# The exercise
Copy every line of the listing exactly.

# Provided data
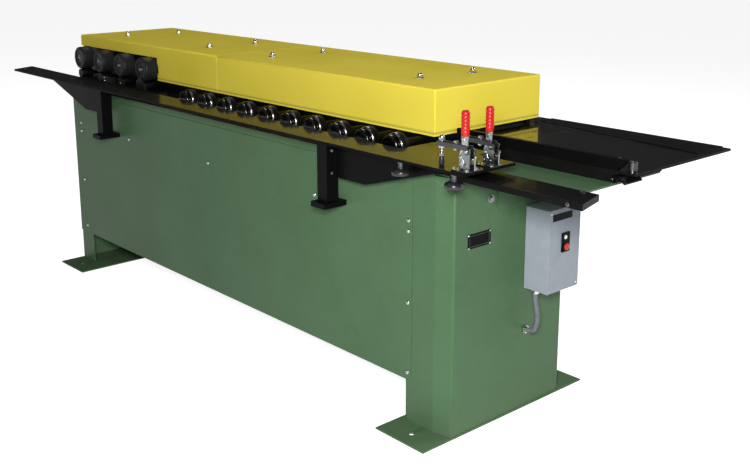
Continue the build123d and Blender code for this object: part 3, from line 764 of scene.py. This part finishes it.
# Knobs under the table: smooth domed caps on plain stems.
knobs = {
    "places": [(80, -78), (-143, -78)],
    "table": 904.5,
    "drop": 42.5,
    "rim": [(1.5, 0), (1.5, 16), (0.4, 20), (0.0, 24), (0.8, 26.8), (2.6, 28.6), (5.0, 29.4), (11.0, 29.4)],
    "dome": [(13.6, 28.6), (15.8, 26.8), (18.0, 23.6), (20.0, 19.0), (21.4, 14.0), (22.0, 10.0), (22.0, 0)],
    "stem": [(21.5, 0), (21.5, 10), (25, 10), (26, 8.4), (39.5, 8.4), (39.5, 11.5), (42.4, 11.5), (42.4, 0)],
}


def makeKnobs(setup):
    caps, stems = Shape(), Shape()
    for x, y in setup["places"]:
        where = (x, y, setup["table"] - setup["drop"])
        caps.lathe(where, (0, 0, 1), setup["rim"] + setup["dome"], 72)
        stems.lathe(where, (0, 0, 1), setup["stem"], 36)
    caps.piece("knobCaps", knobPlastic, instead=("adjusting_knobs",), smooth=30)
    stems.piece("knobStems", stemSteel)


makeKnobs(knobs)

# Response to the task
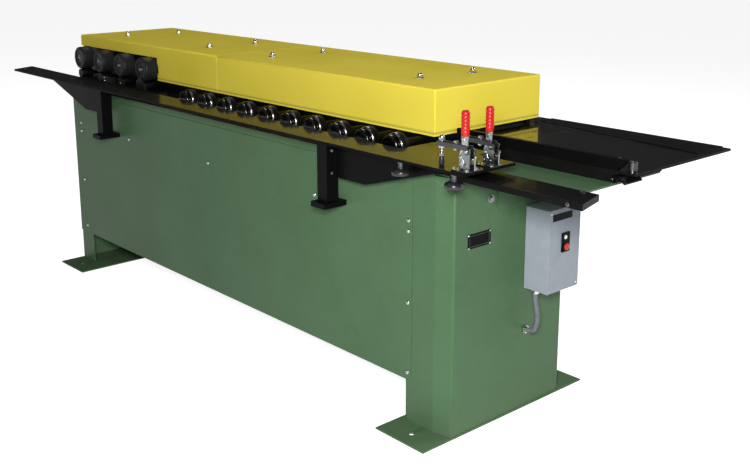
Continue the build123d and Blender code for this object: part 3, from line 764 of scene.py. This part finishes it.
# Knobs under the table: smooth domed caps on plain stems.
knobs = {
    "places": [(80, -78), (-143, -78)],
    "table": 904.5,
    "drop": 42.5,
    "rim": [(1.5, 0), (1.5, 16), (0.4, 20), (0.0, 24), (0.8, 26.8), (2.6, 28.6), (5.0, 29.4), (11.0, 29.4)],
    "dome": [(13.6, 28.6), (15.8, 26.8), (18.0, 23.6), (20.0, 19.0), (21.4, 14.0), (22.0, 10.0), (22.0, 0)],
    "stem": [(21.5, 0), (21.5, 10), (25, 10), (26, 8.4), (39.5, 8.4), (39.5, 11.5), (42.4, 11.5), (42.4, 0)],
}


def makeKnobs(setup):
    caps, stems = Shape(), Shape()
    for x, y in setup["places"]:
        where = (x, y, setup["table"] - setup["drop"])
        caps.lathe(where, (0, 0, 1), setup["rim"] + setup["dome"], 72)
        stems.lathe(where, (0, 0, 1), setup["stem"], 36)
    caps.piece("knobCaps", knobPlastic, instead=("adjusting_knobs",), smooth=30)
    stems.piece("knobStems", stemSteel)


makeKnobs(knobs)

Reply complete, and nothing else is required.